London, in all its newness, feels simultaneously massive and claustrophobic. With a group of friends, all new to the city, we went into the Boxing Day sales. The ridiculousness of it all made it seem like it had to be done. We knew it was a bad idea. Soon we were ants in a crowd with no sense of cooperation. We were split up among 500,000 Londoners, spat out from Uniqlo to Muji to H&M. At this point I was a teenager going to their first film without parental guidance, or Winston Smith going to work. The number of people, the history and architecture of the buildings, the taste of expensive fashion, all work to make the city feel very disorientating. How calm Wellington must seem to all those backpackers on Victoria Street and Cambridge Terrace.
The choice vs. the necessity of living in another country is a great delineator of our world’s inequality. The expat’s experience — as opposed to the immigrant’s experience, or the refugee’s experience, or the asylum seeker’s experience — is imbued with Western privilege. For one, the expat always expects to be able to return home. The O.E. is finite, and we are happy for this as the world’s borders become increasingly hard to navigate. The expat’s justification is that the experience might ultimately teach kindness and open-mindedness. “Maybe it is here I will really be able to find myself.” Yet we still flock to Melbourne, London, and Berlin, where, if you are lucky enough to speak English, you can.

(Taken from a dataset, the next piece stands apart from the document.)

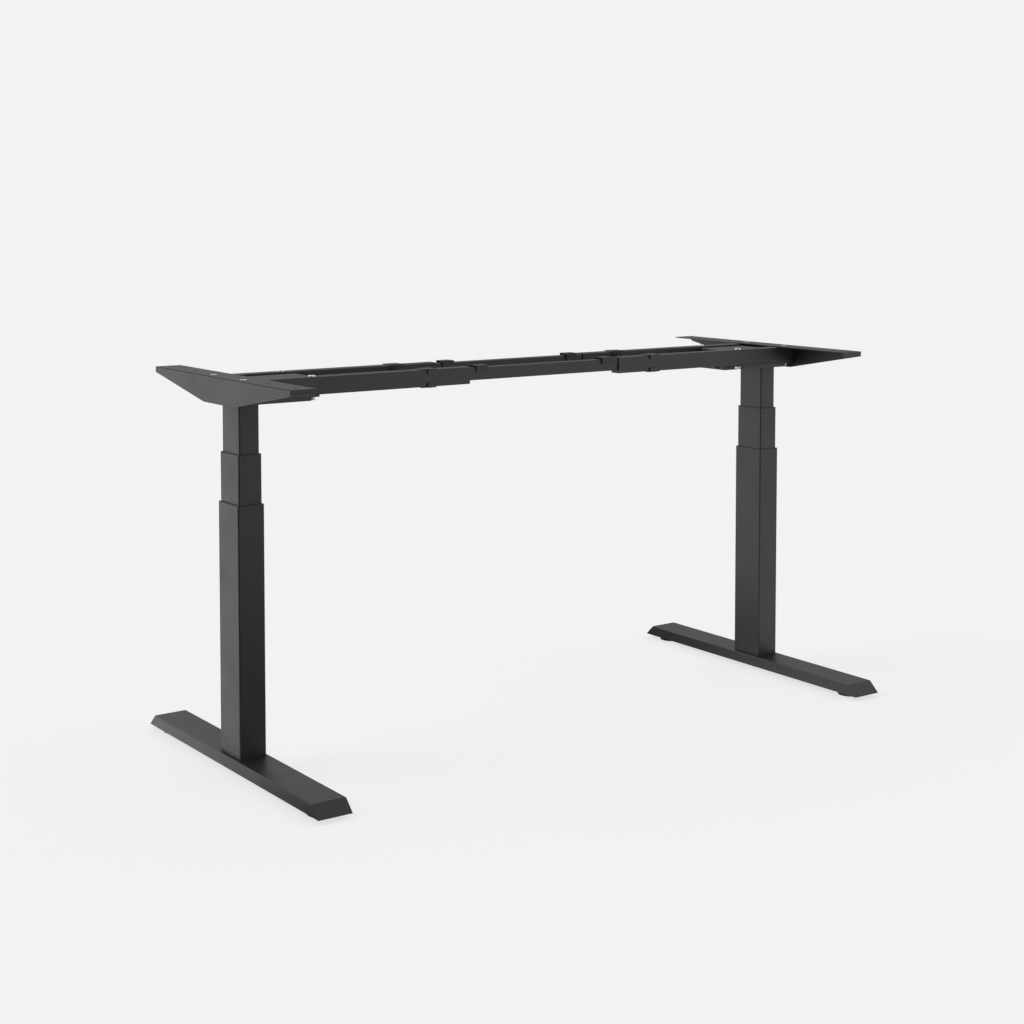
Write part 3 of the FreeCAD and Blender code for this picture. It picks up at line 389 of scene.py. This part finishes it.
def bracket_seam(face):
    """The rounded edge along the bracket's top on its outer side, where two sheets meet."""
    normal, place = face.normal, face.calc_center_median()
    slanted = normal.z > 0.2 and abs(normal.x) > 0.2 and abs(normal.y) < 0.1
    return slanted and place.z > OUTER_TOP - SEAM_REACH and abs(place.x) > OUTER_SIDE - SEAM_REACH


def open_ends(least, most):
    """Picks the ends along the rail whose area lies between these: a clamp's hooks or a saddle's
    ends, which are hollow behind their rims."""
    return lambda face: abs(face.normal.x) > 0.99 and least < face.calc_area() / MM ** 2 < most


def softened(node, edge, seam=None, hollow=None):
    """The same piece with its edges rounded over, as folding, moulding and paint leave them, with
    the rounded edges that the seam picks pressed in, and the ends that hollow picks opened."""
    piece = bpy.data.objects.new(node + "_finished", nodes[node].data.copy())
    bpy.context.scene.collection.objects.link(piece)
    take(piece)
    bpy.ops.mesh.customdata_custom_splitnormals_clear()
    edit(piece)
    bpy.ops.mesh.select_all(action="SELECT")
    bpy.ops.mesh.remove_doubles(threshold=MERGE_GAP)
    bpy.ops.mesh.dissolve_limited(angle_limit=radians(FLAT_ANGLE))
    close()
    rounding = piece.modifiers.new("rounding", "BEVEL")
    rounding.width = edge
    rounding.segments = 2
    rounding.limit_method = "ANGLE"
    rounding.angle_limit = radians(CORNER_ANGLE)
    bpy.ops.object.modifier_apply(modifier=rounding.name)
    if seam:
        edit(piece)
        pick("faces", seam)
        bpy.ops.mesh.extrude_region_shrink_fatten(
            TRANSFORM_OT_shrink_fatten={"value": -SEAM_DEPTH})
        close()
    if hollow:
        edit(piece)
        pick("faces", hollow)
        bpy.ops.mesh.inset(thickness=END_RIM, use_individual=True)
        bpy.ops.mesh.extrude_faces_move(TRANSFORM_OT_shrink_fatten={"value": -END_DEPTH})
        close()
    smooth(piece)
    evening = piece.modifiers.new("evening", "WEIGHTED_NORMAL")
    evening.keep_sharp = True
    bpy.ops.object.modifier_apply(modifier=evening.name)
    fitted(piece, SLOTS[node], BODIES[node], node)


def painted_and_moulded():
    for side in SIDES:
        softened(f"{side}_side_bracket", FOLD_EDGE, bracket_seam)
        for name in PAINTED:
            softened(f"{side}_{name}", PAINT_EDGE)
        for name in MOULDED:
            softened(f"{side}_{name}", MOULD_EDGE)
        for end in ENDS:
            softened(f"{side}_clamp_{end}", CLIP_EDGE, hollow=open_ends(*HOOK_ENDS))
            softened(f"{side}_guide_{end}", CLIP_EDGE, hollow=open_ends(*SADDLE_ENDS))
    for end in ENDS:
        softened(f"centre_rail_{end}", PAINT_EDGE)


# Screws and pads ------------------------------------------------------------------------------

HEAD_RADIUS, HEAD_HEIGHT, HEAD_ROUND = 7 * MM, 2 * MM, 1.1 * MM
HEAD_SOCKET = (5 * MM, 1.4 * MM)     # across flats and deep, as every socket's sizes are
NUT_RADIUS, NUT_HEIGHT, NUT_CHAMFER = 6.4 * MM, 5 * MM, 0.6 * MM
BOLT_RADIUS, BOLT_PITCH = 4 * MM, 1.25 * MM
FOOT_HEAD_RADIUS, FOOT_HEAD_HEIGHT, FOOT_HEAD_ROUND = 5.2 * MM, 4 * MM, 0.8 * MM
FOOT_SOCKET = (4 * MM, 2 * MM)
FOOT_BOLT_RADIUS, FOOT_BOLT_PITCH = 3 * MM, 1 * MM
PAD_HEIGHT, PAD_ROUND, PAD_RIBS = 5 * MM, 0.9 * MM, 0.5 * MM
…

A Contiki is still the quintessential O.E., and no one finds themselves while comatose in the back of a tour bus.
When writing this column on ‘the expat experience’ I don’t want to shy from the fact I am writing from a privileged position. I’ll forever be asking myself why I moved to London. I answered it again last week, though. I had my first ever conversation with a women in a niqāb. She liked English Breakfast tea.